Hanya sebagian kecil dari sanksi yang dijatuhkan selama beberapa dekade lalu yang didukung oleh PBB. Tapi, proses peningkatannya juga menarik perhatian. Pasalnya, dalam rentang tahun 1946 hingga 1990, DK-PBB hanya menjatuhkan sanksi terhadap dua negara dunia. Yaitu, Afrika Selatan dan Rhodesia.

Tapi kemudian di tahun 1990 hingga 1999 membengkak menjadi 10 negara dan DK-PBB meratifikasi 12 sanksi ekonomi. Di tahun 1990 saja Dewan Keamanan telah menjatuhkan 4 sanksi terhadap Ethiopia, Eritrea, Yugoslavia dan Afghanistan dan memperpanjang 20 sanksi lainnya.

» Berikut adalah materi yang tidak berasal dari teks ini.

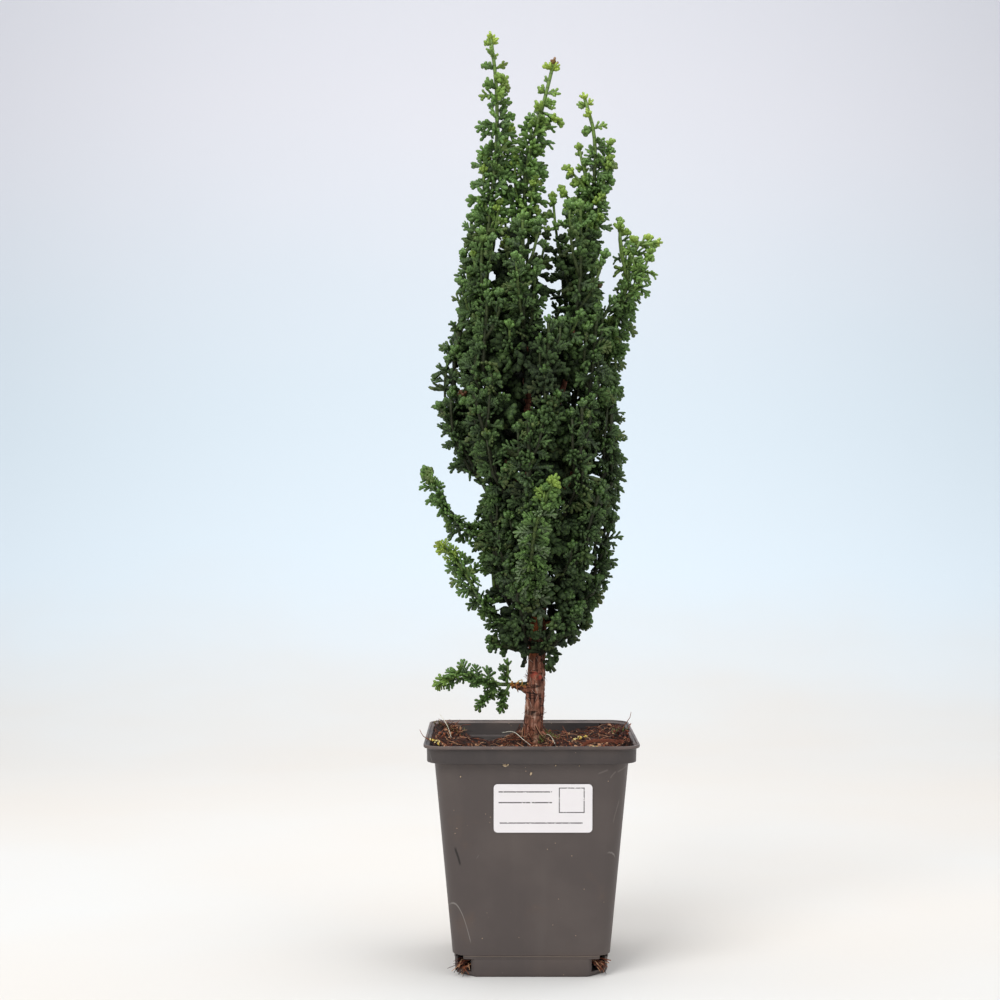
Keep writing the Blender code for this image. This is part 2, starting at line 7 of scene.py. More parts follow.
import math
import random
from dataclasses import dataclass, replace

import bpy
import numpy as np
from mathutils import Matrix, Vector, noise


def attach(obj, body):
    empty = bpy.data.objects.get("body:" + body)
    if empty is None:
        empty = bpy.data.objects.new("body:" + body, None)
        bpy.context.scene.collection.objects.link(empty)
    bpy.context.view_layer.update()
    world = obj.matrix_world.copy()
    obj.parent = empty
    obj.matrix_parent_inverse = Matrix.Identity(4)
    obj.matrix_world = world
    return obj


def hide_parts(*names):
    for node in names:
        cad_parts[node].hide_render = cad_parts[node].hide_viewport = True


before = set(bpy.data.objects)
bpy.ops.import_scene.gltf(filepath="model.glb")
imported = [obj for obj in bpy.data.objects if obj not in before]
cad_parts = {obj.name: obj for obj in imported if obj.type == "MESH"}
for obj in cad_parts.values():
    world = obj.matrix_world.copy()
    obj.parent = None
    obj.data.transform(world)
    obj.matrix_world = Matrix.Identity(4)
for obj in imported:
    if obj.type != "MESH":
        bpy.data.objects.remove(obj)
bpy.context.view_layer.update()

MM = 0.001
GOLDEN_ANGLE = math.radians(137.5)

# Pot
POT_HEIGHT = 120 * MM
WALL = 1.3 * MM
LIP_HALF = 55 * MM
BAND_HALF = 53.2 * MM
BAND_FOOT = 110.6 * MM
BODY_TOP_HALF = 49.5 * MM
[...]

Dari sekian banyak sanksi tersebut, mayoritas sanksi ekonomi diprakarsai oleh Amerika Serikat.

Sanksi multilateral Irak di tahun 1990 yang diratifikasi setelah rezim Saddam mengagresi Kuwait merupakan salah satu dari kebijakan sanksi ekonomi PBB yang menarik untuk ditelaah. Sanksi tersebut berlanjut hingga 12 tahun lamanya. Pasca kehancuran infrastruktur ekonomi Irak dan korban manusia yang besar serta kerugian material yang tinggi, Amerika Serikat melancarkan agresi militer ke Irak demi mewujudkan tujuannya mengubah rezim di negara Arab itu.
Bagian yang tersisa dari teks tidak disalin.